Benar saja, beliau selalu menjadi motor penggerak di Pokmas Cikahuripan Barokah Desa Jangkurang Kec. Leles Kabupaten Garut. Mulai dari survey mata air, survey jalur pipa, sosialisasi door to door calon Pemanfaat Pamsimas, beliau selalu turut terjun ke masyarakat.
Jiwa sosialnya memang sudah tidak diragukan lagi, hal ini yang disampaikan oleh warga Desa Jangkurang. Semoga kegiatan Pamsimas Di Desa Jangkurang Kec. Leles Kab. Garut bisa berjalan lancar dan menjadi manfaat sebesar-besarnya untuk masyarakat. Sehingga orang-orang yang masih mempunyai jiwa sosial seperti “Teh Nina” terbayarkan kontribusinya dengan kepuasan batin apabila bantuan ini bisa dinikmati oleh masyarakat luas.
STRATEGI TEPAT UNTUK MENDENGAR SUARA PEREMPUAN
Teh Nina adalah satu perempuan hebat di lokasi sasaran Pamsimas. Sementara banyak perempuan-perempuan di lokasi Pamsimas lainnya yang belum mempunyai kesempatan dan belum dapat terlibat aktif dalam pelaksanaan Kegiatan Pamsimas.
Alasan klasik yang selalu disampaikan sebaga salah satu kendala untuk menghadirkan perempuan pada setiap diskusi adalah minim nya ketersediaan waktu perempuan dimana waktunya banyak digunakan untuk melaksanakan kegiatan domestik di rumah masing-masing. Alasan ini yang sering kali di sampaikan oleh tenaga fasilitator masyarakat saat kondisi yang terjadi adalah partisipasi perempuan yang minimalis pada setiap rembug dan pertemuan diskusi yang dilaksanakan. Dominasi laki-laki banyak terlihat pada pertemuan, yang akhirnya keputusan yang diambilpun adalah keputusan dari “sudut pandang” laki-laki.
Banyak cara, upaya dan strategi yang bisa dilakukan untuk meningkatkan partisipasi perempuan pada setiap pertemuan yang dilaksanakan.

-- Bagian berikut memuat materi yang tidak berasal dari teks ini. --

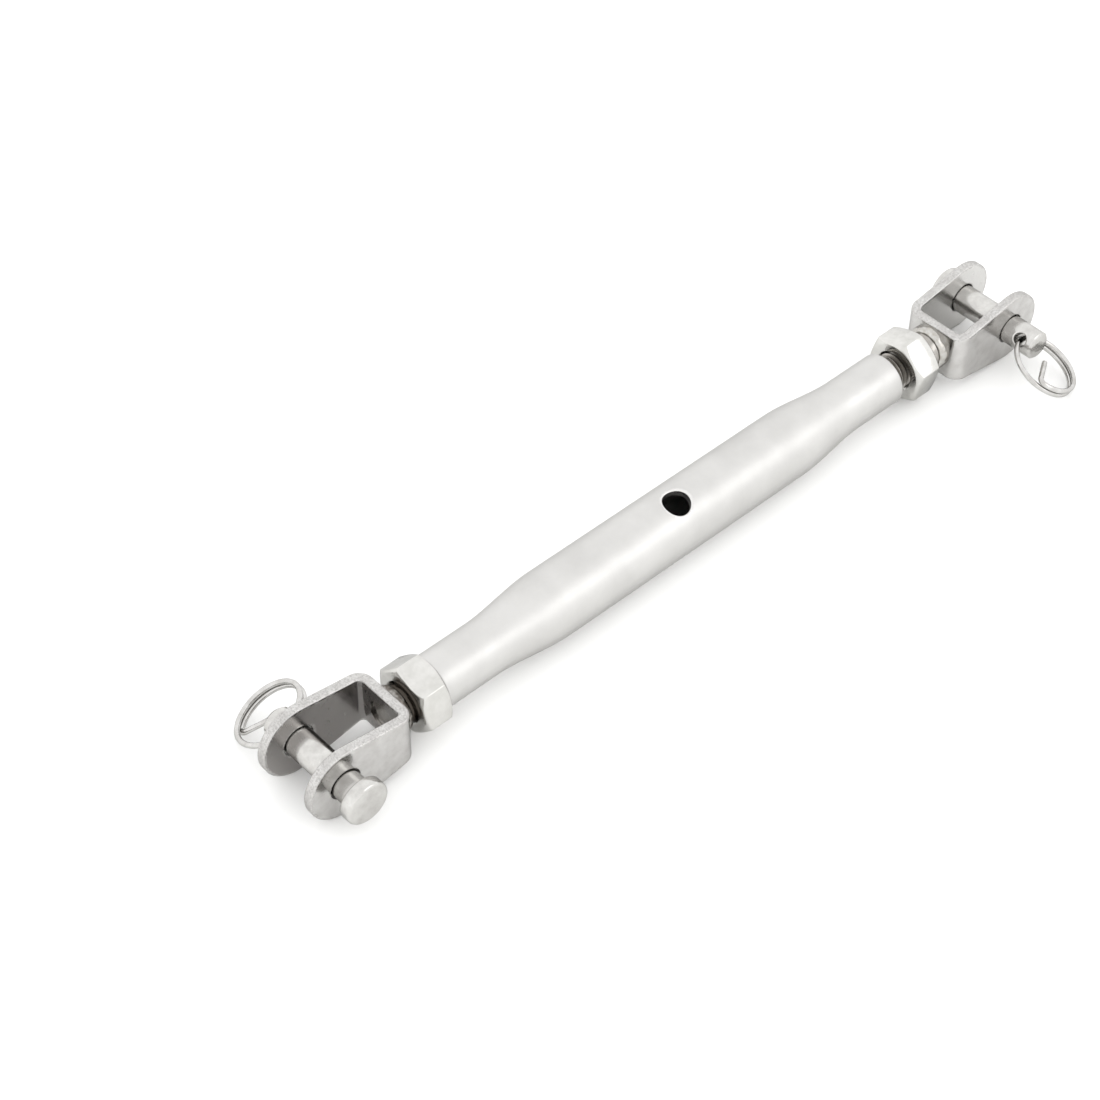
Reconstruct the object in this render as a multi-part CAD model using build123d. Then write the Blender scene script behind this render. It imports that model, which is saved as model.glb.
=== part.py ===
from build123d import *
import math
import os

# Closed-body rigging turnbuckle with a bent-strap jaw at each end, in mm.
# X runs along the screw axis, Y along the clevis pins, Z is up. The origin is the
# centre of the tube, on the axis of its tommy-bar hole.

# Screw thread, right-hand at -X and left-hand at +X
THREAD_SIZE = 8.0              # M8 x 1.25
CREST_ALLOWANCE = 0.015        # crests of the rolled thread lie this far below the size
THREAD_CLEARANCE = 0.065       # radial, between a stud and a bore that runs on it
THREAD_CHAMFER = 0.8
STUD_LENGTH = 61.0             # from the outer face of the jaw's base
SHANK_LENGTH = 3.6             # plain part next to the weld
SHANK_RADIUS = THREAD_SIZE / 2
THREAD_RADIUS = SHANK_RADIUS - CREST_ALLOWANCE
BORE_RADIUS = THREAD_RADIUS + THREAD_CLEARANCE
SPIGOT_RADIUS = SHANK_RADIUS - 0.8
SPIGOT_RECESS = 0.5

# Body tube
BODY_LENGTH = 120.0
BODY_RADIUS = 7.0
BODY_END_WALL = 1.45           # round the threaded bores
BODY_END_RADIUS = BORE_RADIUS + BODY_END_WALL
BODY_STRAIGHT = 62.0           # length of the full-diameter middle
BODY_SWAGE = 17.0              # length of each taper
BODY_WALL = 1.5
BODY_LIP = 0.4                 # chamfer inside and outside each end face
THREADED_END = 16.0            # length of the threaded bore in each end
TOMMY_RADIUS = 2.75
TOMMY_EDGE = 0.3
TOMMY_TILT = 14.0              # degrees, hole axis leans from +Z towards -Y

# Lock nuts
NUT_FLATS = 13.0
NUT_THICKNESS = 6.3
NUT_CHAMFER_ANGLE = 30.0
NUT_FACE_RADIUS = NUT_FLATS / 2 - 0.4    # where the chamfer meets the face
NUT_COUNTERSINK = 0.45
NUT_ROLL = {"rh": 16.5, "lh": -17.3}
NUT_GAP = {"rh": 0.05, "lh": 3.1}        # from the tube's end face

# Jaws
JAW_GAP = 11.0
STRAP = 2.0
EAR_RADIUS = 7.8
PIN_TO_BASE = 16.2             # pin axis to the outer face of the base
BEND_INNER_RADIUS = 1.0
STRAP_EDGE = 0.35
WELD_RADIUS = SHANK_RADIUS + 0.85
WELD_HEIGHT = 1.9
BASE_HALF_HEIGHT = WELD_RADIUS + 0.4
JAW_HALF_WIDTH = JAW_GAP / 2 + STRAP
PIN_FROM_TUBE = {"rh": 25.4, "lh": 30.4}    # pin axis to the tube's end face

# Clevis pins
PIN_RADIUS = 3.0
PIN_CLEARANCE = 0.25           # radial, in the ears
EAR_HOLE_RADIUS = PIN_RADIUS + PIN_CLEARANCE
PIN_LENGTH = 2 * JAW_HALF_WIDTH + 8.3       # underside of head to free end
PIN_CHAMFER = 0.45
HEAD_RADIUS = PIN_RADIUS + 1.5
HEAD_THICKNESS = 2.5
HEAD_EDGE = 0.7
HEAD_PLAY = {"rh": 3.7, "lh": 0.8}          # underside of head to the ear
CROSS_HOLE_FLARE = 0.35
CROSS_HOLE_FROM_END = 3.1
CROSS_HOLE_TILT = 62.0         # degrees from +Z, towards the body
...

Harapannya adalah dengan banyaknya perempuan yang hadir, maka kesempatan perempuan untuk memberikan pendapat dan suara juga semua terbuka.
Strategi Pertama adalah Menghadirkan Perempuan dalam pertemuan. Disejumlah wilayah, perempuan sering tidak hadir di dalam pertemuan karena merasa tidak di undang, mengabaikan atau melupakan undangan pertemuan. Hal ini dikarenakan undangan yang disebarkan tidak menyebutkan dengan jelas siapa yang harus hadir, hanya ditujukan kepada kepala keluarga yang menurut pandangan umum identik dengan para suami, atau hanya disampaikan secara informal (dari mulut ke mulut) dalam lingkungan laki-laki saja. Permasalahan ini dapat di atasi dengan upaya-upaya Undangan kepada keluarga ditujukan kepada bapak dan ibu, misalnya Kepada Yth : Bapak dan Ibu Abdullah, Kepala keluarga perempuan diberi undangan yang secara jelas menyebutkan namanya, Apabila disampaikan secara informal dapat menggunakan pengeras suara dari mushola, sehingga dapat di dengar langsung oleh kaum perempuan serta undangan disampaikan secara lisan pada waktu pertemuan pengajian, kelompok doa khusus perempuan atau perempuan adat melalui ketua adat.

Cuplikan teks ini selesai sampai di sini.